Dwyer, C. P., Hogan, M. J., & Stewart, I. (2012). An evaluation of argument mapping as a method of enhancing critical thinking performance in e-learning environments. Metacognition and Learning, 7, 219–244.
Dwyer, C. P., Hogan, M. J., & Stewart, I. (2014). An integrated critical thinking framework for the 21st century. Thinking Skills & Creativity, 12, 43–52.
Dwyer, C. P., Hogan, M. J., & Stewart, I. (2015). The evaluation of argument mapping-infused critical thinking instruction as a method of enhancing reflective judgment performance. Thinking Skills & Creativity, 16, 11–26.
Dwyer, C. P., Harney, O., Hogan, M. J., & Kavanagh, C. (2016). Facilitating a Student-Educator Conceptual Model of Dispositions towards Critical Thinking through Interactive Management. Educational Technology & Research, doi: 10.1007/s11423-016-9460-7.
Facione, P. A., Facione, N. C., & Giancarlo, C. A. (1997). Setting expectations for student learning: New directions for higher education. Millbrae: California Academic Press.
Ku, K. Y. L. (2009). Assessing students’ critical thinking performance: Urging for measurements using multi-response format.
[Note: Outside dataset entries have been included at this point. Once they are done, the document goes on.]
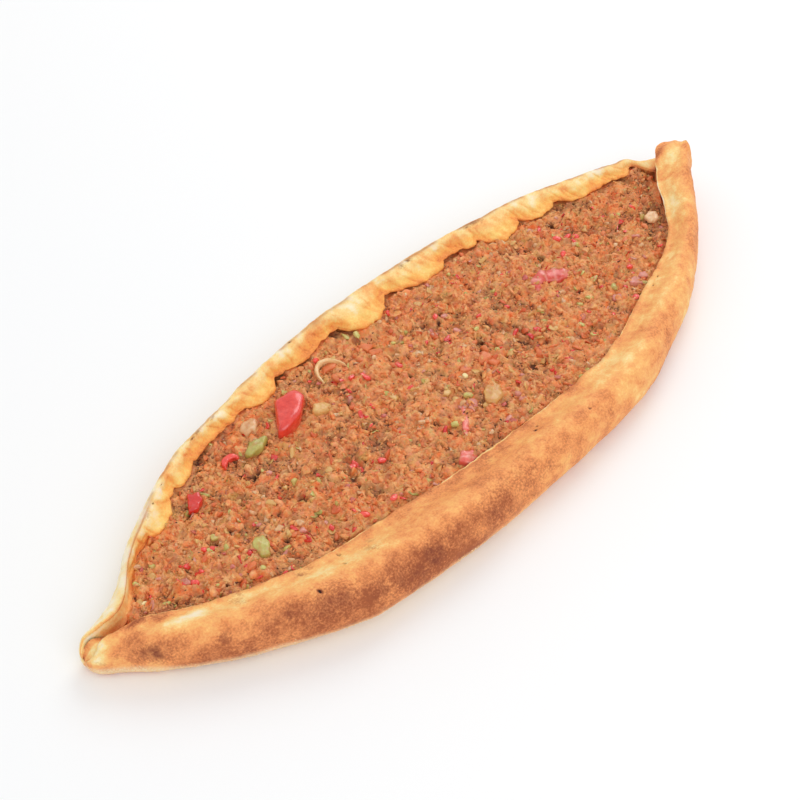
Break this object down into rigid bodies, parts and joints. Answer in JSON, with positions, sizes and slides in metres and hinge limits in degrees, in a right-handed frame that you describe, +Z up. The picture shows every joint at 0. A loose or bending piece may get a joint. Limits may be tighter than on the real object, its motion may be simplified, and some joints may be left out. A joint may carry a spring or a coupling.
{
  "type": "turkish pide",
  "caption": "Boat-shaped baked flatbread with folded rims and pinched tips, filled with seasoned minced meat, chopped pepper, tomato and onion; lies flat on its base.",
  "frame": {"origin": "on the resting plane, under the middle of the bread's bounding box", "axes": "+X along the bread to its raised tip, +Y to the scalloped rim, +Z up"},
  "size_m": [0.3992, 0.14, 0.0326],
  "materials": {
    "crust": "baked bread crust, matt with a faint sheen",
    "meat": "cooked minced meat, moist and granular",
    "pepper_red": "cooked red pepper, glossy skin",
    "tomato": "cooked tomato, moist",
    "onion": "cooked onion, moist and slightly clear",
    "pepper_green": "cooked green pepper, moist"
  },
  "bodies": {
    "root": {"dough": "crust", "filling": "meat", "red_pepper_chunk": "pepper_red", "red_pepper_strip": "pepper_red", "red_pepper_end": "pepper_red", "tomato_piece": "tomato", "tomato_piece_small": "tomato", "tomato_skin_strip": "tomato", "onion_slice": "onion", "onion_lump": "onion", "onion_dice": "onion", "green_pepper_strip": "pepper_green", "green_pepper_dice": "pepper_green", "pale_pepper_slice": "pepper_green", "yellow_pepper_dice": "pepper_green"}
  },
  "joints": []
}
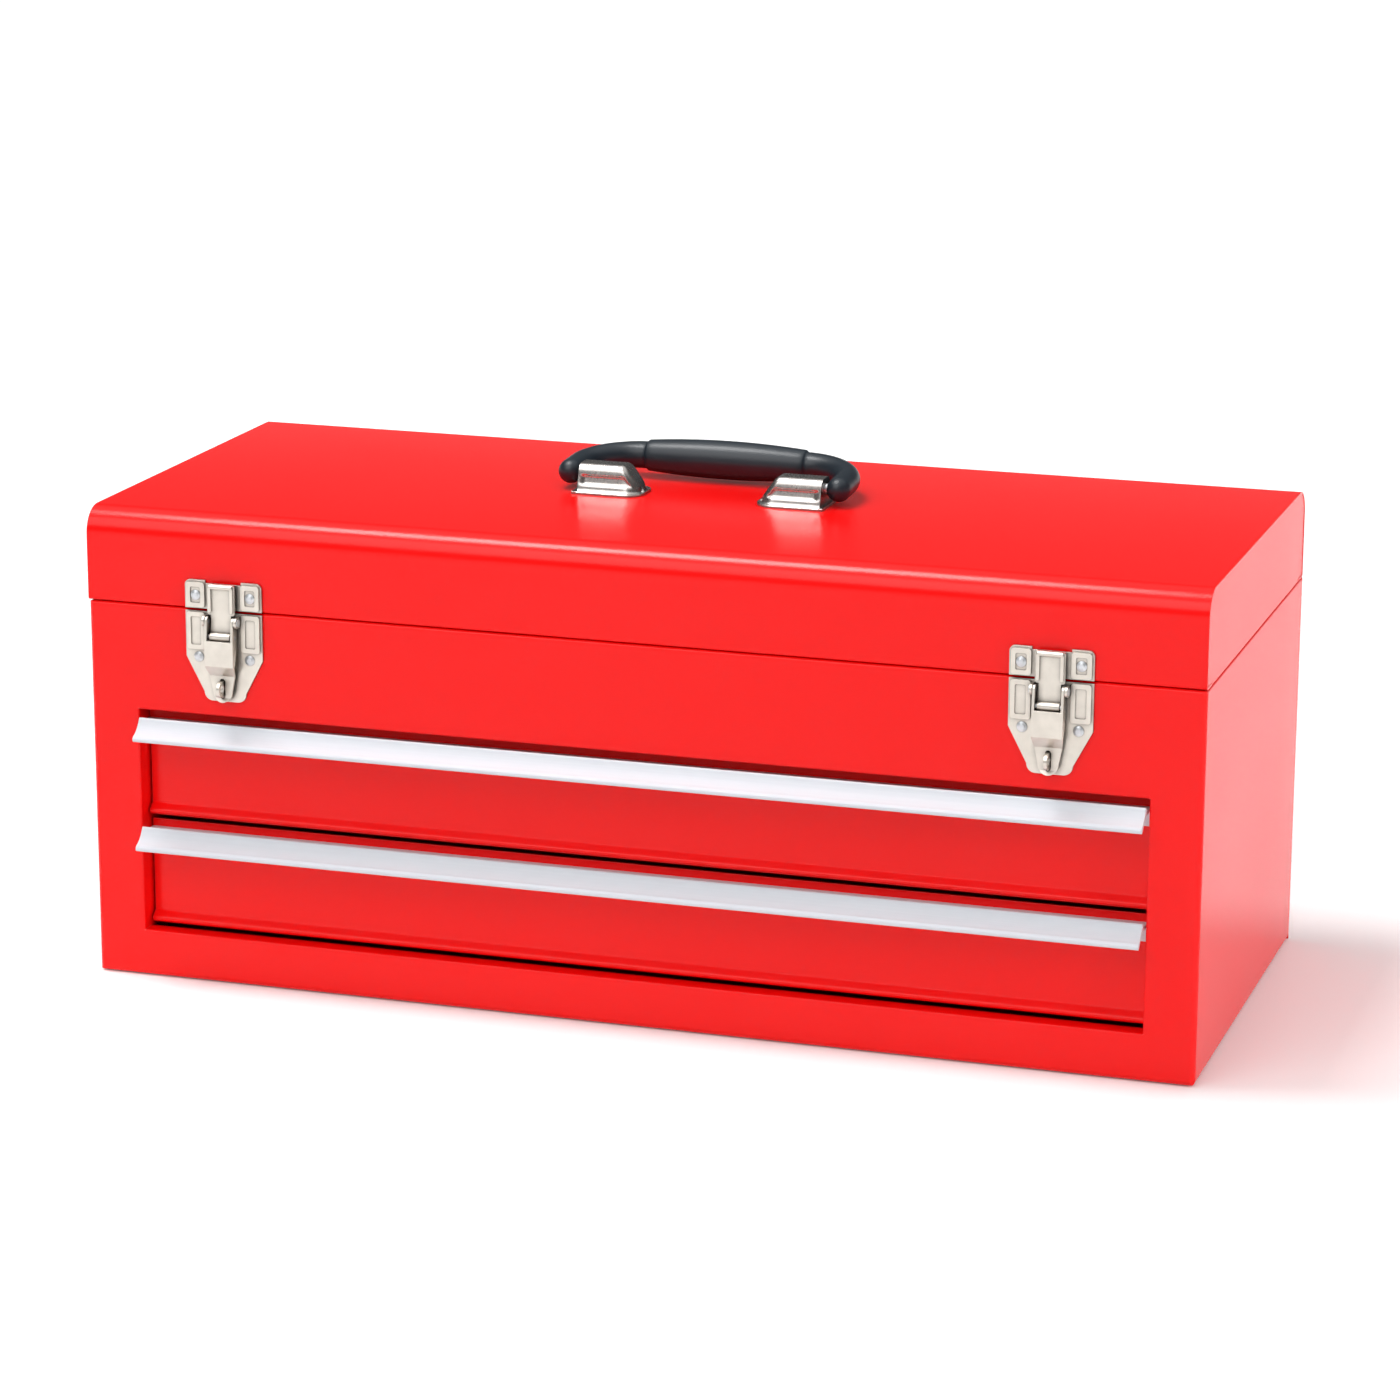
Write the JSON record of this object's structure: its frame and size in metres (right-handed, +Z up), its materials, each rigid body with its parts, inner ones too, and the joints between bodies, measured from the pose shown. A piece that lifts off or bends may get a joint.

Thinking Skills and Creativity, 4(1), 70–76.
Norris, S. P. (Ed.). (1992). The generalizability of critical thinking: Multiple perspectives on an educational ideal. New York: Teachers College Press.
Siegel, H. (1999). What (good) are thinking dispositions? Educational Theory, 49(2), 207–221.
Valenzuela, J., Nieto, A. M., & Saiz, C. (2011). Critical thinking motivational scale: A contribution to the study of relationship between critical thinking and motivation. Journal of Research in Educational Psychology, 9(2), 823–848.
Warfield, J. N. (1994). A science of generic design: Managing complexity through systems design (2nd ed.). Salinas: Intersystems.